Scan the data below. Pull out each line where "this" occurs.

--- START Input material ---

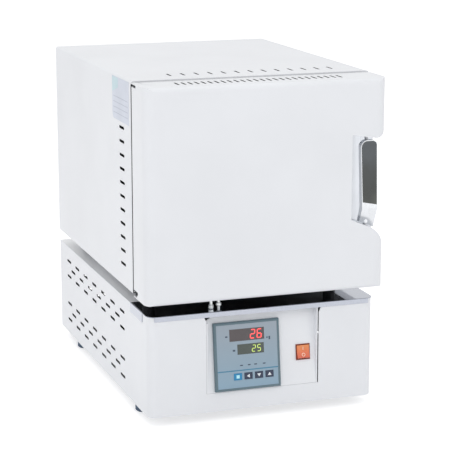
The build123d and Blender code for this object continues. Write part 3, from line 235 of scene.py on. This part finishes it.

--- END Input material ---
--- START Input material ---

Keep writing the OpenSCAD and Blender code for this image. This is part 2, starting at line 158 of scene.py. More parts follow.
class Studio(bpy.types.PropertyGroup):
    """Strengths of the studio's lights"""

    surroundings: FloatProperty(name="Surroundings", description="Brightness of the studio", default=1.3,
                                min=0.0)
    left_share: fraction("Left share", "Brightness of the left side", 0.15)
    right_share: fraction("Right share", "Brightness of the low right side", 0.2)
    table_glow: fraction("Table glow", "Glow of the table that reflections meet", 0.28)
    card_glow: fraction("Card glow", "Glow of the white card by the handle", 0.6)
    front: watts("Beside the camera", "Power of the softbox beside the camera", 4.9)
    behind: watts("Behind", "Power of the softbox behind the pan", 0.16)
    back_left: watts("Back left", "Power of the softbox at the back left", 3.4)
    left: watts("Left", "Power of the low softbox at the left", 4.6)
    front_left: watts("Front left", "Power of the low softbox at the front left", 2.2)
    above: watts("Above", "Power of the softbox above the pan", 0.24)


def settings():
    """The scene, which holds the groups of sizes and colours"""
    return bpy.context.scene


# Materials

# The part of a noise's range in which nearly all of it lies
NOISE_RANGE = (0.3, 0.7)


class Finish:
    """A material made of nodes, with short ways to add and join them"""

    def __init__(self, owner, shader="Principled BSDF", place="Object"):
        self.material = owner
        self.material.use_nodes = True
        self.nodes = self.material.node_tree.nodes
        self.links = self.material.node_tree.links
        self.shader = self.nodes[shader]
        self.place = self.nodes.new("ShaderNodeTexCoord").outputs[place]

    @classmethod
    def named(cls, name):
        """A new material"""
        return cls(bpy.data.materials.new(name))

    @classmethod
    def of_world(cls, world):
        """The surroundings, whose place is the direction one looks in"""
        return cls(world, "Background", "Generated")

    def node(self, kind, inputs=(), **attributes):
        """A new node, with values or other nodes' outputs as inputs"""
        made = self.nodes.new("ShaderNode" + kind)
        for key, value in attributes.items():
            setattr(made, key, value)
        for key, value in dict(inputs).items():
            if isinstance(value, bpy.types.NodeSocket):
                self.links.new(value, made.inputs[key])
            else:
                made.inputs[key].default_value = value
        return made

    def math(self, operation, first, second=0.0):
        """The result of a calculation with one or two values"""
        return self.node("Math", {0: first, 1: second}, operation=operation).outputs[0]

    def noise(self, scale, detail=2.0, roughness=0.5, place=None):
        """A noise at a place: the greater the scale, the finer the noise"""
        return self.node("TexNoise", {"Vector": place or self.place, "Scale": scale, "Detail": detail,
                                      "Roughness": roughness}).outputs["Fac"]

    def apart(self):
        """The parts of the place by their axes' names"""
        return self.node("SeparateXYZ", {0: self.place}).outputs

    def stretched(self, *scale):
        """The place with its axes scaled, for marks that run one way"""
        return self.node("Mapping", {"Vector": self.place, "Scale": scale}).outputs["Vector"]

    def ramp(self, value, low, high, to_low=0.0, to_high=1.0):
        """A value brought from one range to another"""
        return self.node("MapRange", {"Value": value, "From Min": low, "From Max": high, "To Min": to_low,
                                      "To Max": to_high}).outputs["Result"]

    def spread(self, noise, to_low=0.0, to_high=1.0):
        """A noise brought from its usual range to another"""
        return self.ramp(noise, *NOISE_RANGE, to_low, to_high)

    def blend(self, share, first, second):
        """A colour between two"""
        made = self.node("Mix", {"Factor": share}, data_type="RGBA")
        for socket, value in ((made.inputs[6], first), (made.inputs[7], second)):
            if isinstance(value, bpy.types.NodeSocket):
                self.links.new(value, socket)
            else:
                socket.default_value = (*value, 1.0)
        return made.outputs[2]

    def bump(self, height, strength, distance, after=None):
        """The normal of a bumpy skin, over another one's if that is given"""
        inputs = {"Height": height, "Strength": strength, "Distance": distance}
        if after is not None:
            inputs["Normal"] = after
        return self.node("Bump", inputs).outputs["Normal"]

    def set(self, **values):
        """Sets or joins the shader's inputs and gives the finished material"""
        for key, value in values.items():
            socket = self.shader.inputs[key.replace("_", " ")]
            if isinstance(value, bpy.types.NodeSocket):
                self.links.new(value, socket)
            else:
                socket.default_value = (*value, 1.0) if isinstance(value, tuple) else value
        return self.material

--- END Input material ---
--- START Input material ---

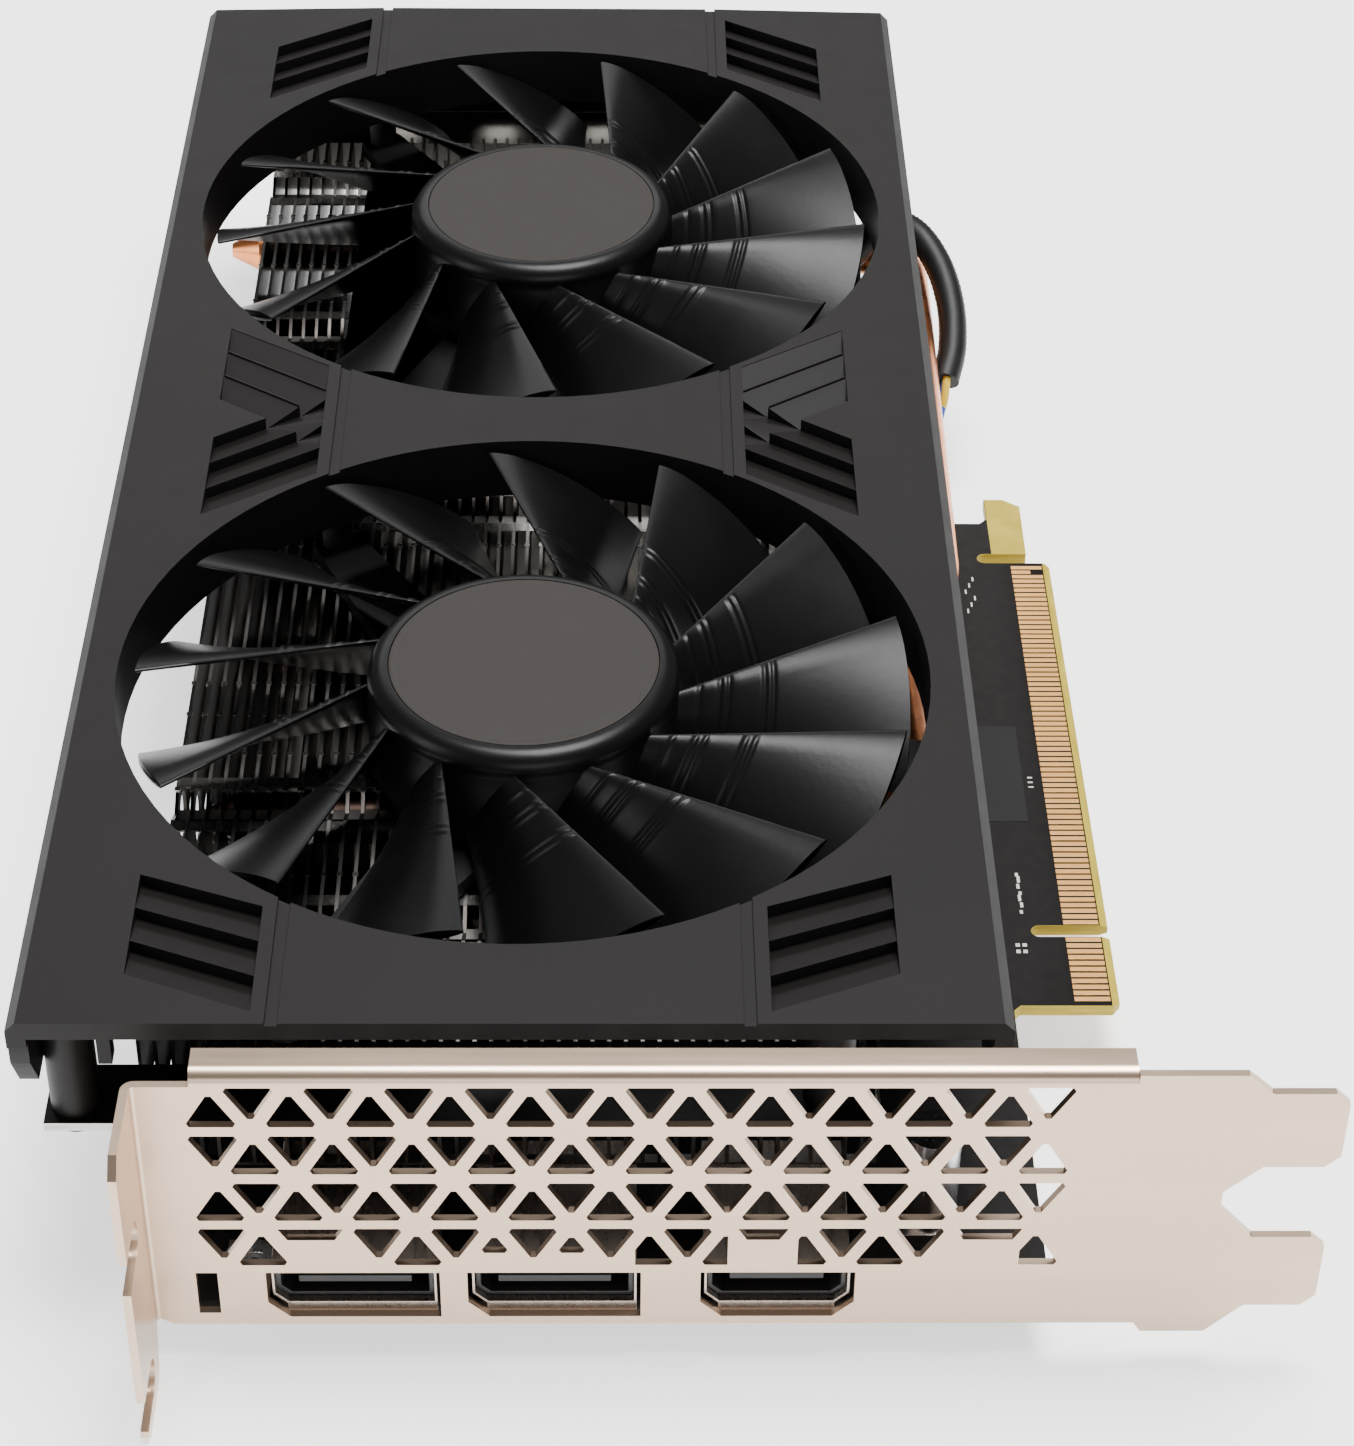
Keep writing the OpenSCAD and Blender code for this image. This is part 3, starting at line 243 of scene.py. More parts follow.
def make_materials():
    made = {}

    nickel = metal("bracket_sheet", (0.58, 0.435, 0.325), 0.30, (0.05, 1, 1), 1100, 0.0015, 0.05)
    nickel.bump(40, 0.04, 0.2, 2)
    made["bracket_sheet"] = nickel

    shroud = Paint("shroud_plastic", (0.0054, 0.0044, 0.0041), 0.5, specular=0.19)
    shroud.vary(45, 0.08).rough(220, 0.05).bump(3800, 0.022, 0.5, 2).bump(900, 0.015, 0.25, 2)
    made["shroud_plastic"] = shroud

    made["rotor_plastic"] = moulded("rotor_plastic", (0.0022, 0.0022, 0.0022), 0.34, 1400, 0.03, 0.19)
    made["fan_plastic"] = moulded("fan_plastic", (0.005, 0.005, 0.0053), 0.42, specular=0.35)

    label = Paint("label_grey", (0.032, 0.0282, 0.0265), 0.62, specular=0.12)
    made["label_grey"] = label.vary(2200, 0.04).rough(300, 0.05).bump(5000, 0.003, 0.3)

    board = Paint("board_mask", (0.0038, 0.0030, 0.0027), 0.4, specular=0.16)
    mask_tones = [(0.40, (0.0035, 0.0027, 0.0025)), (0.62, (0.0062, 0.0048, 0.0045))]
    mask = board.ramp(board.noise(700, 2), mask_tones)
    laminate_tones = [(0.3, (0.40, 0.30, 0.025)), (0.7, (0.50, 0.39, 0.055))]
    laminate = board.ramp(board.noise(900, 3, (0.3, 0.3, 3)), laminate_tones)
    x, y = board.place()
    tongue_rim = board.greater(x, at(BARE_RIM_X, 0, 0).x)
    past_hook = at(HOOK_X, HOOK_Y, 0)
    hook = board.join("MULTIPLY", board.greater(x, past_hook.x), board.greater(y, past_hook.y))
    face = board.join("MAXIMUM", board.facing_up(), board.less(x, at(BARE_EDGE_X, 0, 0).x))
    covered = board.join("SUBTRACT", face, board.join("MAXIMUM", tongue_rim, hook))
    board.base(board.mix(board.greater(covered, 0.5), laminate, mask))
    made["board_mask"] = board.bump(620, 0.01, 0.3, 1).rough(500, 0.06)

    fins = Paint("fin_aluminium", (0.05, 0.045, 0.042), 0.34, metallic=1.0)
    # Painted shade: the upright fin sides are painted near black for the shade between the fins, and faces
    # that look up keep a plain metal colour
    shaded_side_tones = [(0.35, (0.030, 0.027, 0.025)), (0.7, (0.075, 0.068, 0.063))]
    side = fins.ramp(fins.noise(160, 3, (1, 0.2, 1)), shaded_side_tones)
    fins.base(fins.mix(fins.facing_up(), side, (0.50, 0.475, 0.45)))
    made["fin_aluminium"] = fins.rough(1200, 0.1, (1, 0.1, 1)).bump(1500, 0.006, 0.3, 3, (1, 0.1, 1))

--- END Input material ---

** Completed exercise **
The build123d and Blender code for this object continues. Write part 3, from line 235 of scene.py on. This part finishes it.
Keep writing the OpenSCAD and Blender code for this image. This is part 2, starting at line 158 of scene.py. More parts follow.
Keep writing the OpenSCAD and Blender code for this image. This is part 3, starting at line 243 of scene.py. More parts follow.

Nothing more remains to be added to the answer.